Objective |
Your task is to reproduce the material exactly.
== Supplied information
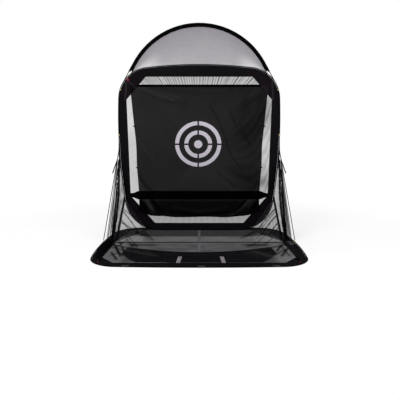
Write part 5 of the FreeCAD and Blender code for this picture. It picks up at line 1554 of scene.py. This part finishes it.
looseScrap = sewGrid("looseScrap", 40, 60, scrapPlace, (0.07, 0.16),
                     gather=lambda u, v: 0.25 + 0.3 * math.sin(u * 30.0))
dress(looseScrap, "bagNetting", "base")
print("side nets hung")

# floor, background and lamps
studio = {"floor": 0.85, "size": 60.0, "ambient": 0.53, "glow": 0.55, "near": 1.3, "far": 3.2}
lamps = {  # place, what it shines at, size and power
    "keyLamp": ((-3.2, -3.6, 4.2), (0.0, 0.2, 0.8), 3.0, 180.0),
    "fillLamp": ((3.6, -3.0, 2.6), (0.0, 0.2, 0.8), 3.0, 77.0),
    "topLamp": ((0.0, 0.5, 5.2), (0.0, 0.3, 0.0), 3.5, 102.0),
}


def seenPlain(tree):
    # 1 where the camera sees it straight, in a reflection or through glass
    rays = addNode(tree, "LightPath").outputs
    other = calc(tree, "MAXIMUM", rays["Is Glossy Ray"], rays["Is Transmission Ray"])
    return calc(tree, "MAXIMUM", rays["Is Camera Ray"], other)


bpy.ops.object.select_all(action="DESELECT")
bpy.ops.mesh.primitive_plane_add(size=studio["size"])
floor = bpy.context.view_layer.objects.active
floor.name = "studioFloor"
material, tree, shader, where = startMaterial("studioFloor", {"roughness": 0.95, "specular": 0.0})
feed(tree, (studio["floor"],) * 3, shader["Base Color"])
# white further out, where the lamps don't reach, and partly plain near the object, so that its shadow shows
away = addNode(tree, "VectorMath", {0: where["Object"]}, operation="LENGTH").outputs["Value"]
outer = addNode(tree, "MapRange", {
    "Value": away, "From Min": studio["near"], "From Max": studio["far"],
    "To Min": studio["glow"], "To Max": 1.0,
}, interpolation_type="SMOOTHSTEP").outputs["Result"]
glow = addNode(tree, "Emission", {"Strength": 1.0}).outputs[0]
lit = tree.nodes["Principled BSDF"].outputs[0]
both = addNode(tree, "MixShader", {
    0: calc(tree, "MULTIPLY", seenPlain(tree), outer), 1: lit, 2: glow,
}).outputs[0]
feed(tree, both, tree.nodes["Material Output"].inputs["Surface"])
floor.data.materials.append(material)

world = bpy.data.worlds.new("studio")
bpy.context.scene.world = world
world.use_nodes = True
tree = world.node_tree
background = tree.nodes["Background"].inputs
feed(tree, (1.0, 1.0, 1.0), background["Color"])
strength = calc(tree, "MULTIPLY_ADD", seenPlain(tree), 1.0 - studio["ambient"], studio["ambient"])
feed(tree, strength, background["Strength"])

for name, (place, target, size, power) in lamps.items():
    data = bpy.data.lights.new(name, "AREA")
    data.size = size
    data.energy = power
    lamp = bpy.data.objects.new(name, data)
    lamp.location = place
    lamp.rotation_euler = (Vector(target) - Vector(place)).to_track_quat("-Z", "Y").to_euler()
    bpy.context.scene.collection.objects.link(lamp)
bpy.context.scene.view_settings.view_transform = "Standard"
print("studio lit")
====
Result of this task |
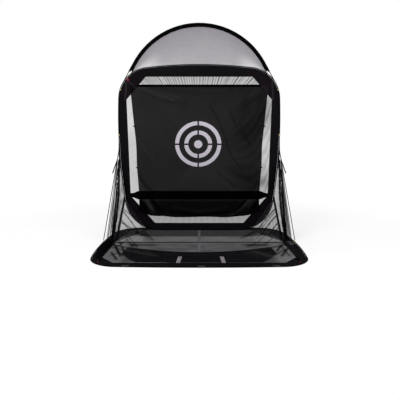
Write part 5 of the FreeCAD and Blender code for this picture. It picks up at line 1554 of scene.py. This part finishes it.
looseScrap = sewGrid("looseScrap", 40, 60, scrapPlace, (0.07, 0.16),
                     gather=lambda u, v: 0.25 + 0.3 * math.sin(u * 30.0))
dress(looseScrap, "bagNetting", "base")
print("side nets hung")

# floor, background and lamps
studio = {"floor": 0.85, "size": 60.0, "ambient": 0.53, "glow": 0.55, "near": 1.3, "far": 3.2}
lamps = {  # place, what it shines at, size and power
    "keyLamp": ((-3.2, -3.6, 4.2), (0.0, 0.2, 0.8), 3.0, 180.0),
    "fillLamp": ((3.6, -3.0, 2.6), (0.0, 0.2, 0.8), 3.0, 77.0),
    "topLamp": ((0.0, 0.5, 5.2), (0.0, 0.3, 0.0), 3.5, 102.0),
}


def seenPlain(tree):
    # 1 where the camera sees it straight, in a reflection or through glass
    rays = addNode(tree, "LightPath").outputs
    other = calc(tree, "MAXIMUM", rays["Is Glossy Ray"], rays["Is Transmission Ray"])
    return calc(tree, "MAXIMUM", rays["Is Camera Ray"], other)


bpy.ops.object.select_all(action="DESELECT")
bpy.ops.mesh.primitive_plane_add(size=studio["size"])
floor = bpy.context.view_layer.objects.active
floor.name = "studioFloor"
material, tree, shader, where = startMaterial("studioFloor", {"roughness": 0.95, "specular": 0.0})
feed(tree, (studio["floor"],) * 3, shader["Base Color"])
# white further out, where the lamps don't reach, and partly plain near the object, so that its shadow shows
away = addNode(tree, "VectorMath", {0: where["Object"]}, operation="LENGTH").outputs["Value"]
outer = addNode(tree, "MapRange", {
    "Value": away, "From Min": studio["near"], "From Max": studio["far"],
    "To Min": studio["glow"], "To Max": 1.0,
}, interpolation_type="SMOOTHSTEP").outputs["Result"]
glow = addNode(tree, "Emission", {"Strength": 1.0}).outputs[0]
lit = tree.nodes["Principled BSDF"].outputs[0]
both = addNode(tree, "MixShader", {
    0: calc(tree, "MULTIPLY", seenPlain(tree), outer), 1: lit, 2: glow,
}).outputs[0]
feed(tree, both, tree.nodes["Material Output"].inputs["Surface"])
floor.data.materials.append(material)

world = bpy.data.worlds.new("studio")
bpy.context.scene.world = world
world.use_nodes = True
tree = world.node_tree
background = tree.nodes["Background"].inputs
feed(tree, (1.0, 1.0, 1.0), background["Color"])
strength = calc(tree, "MULTIPLY_ADD", seenPlain(tree), 1.0 - studio["ambient"], studio["ambient"])
feed(tree, strength, background["Strength"])

for name, (place, target, size, power) in lamps.items():
    data = bpy.data.lights.new(name, "AREA")
    data.size = size
    data.energy = power
    lamp = bpy.data.objects.new(name, data)
    lamp.location = place
    lamp.rotation_euler = (Vector(target) - Vector(place)).to_track_quat("-Z", "Y").to_euler()
    bpy.context.scene.collection.objects.link(lamp)
bpy.context.scene.view_settings.view_transform = "Standard"
print("studio lit")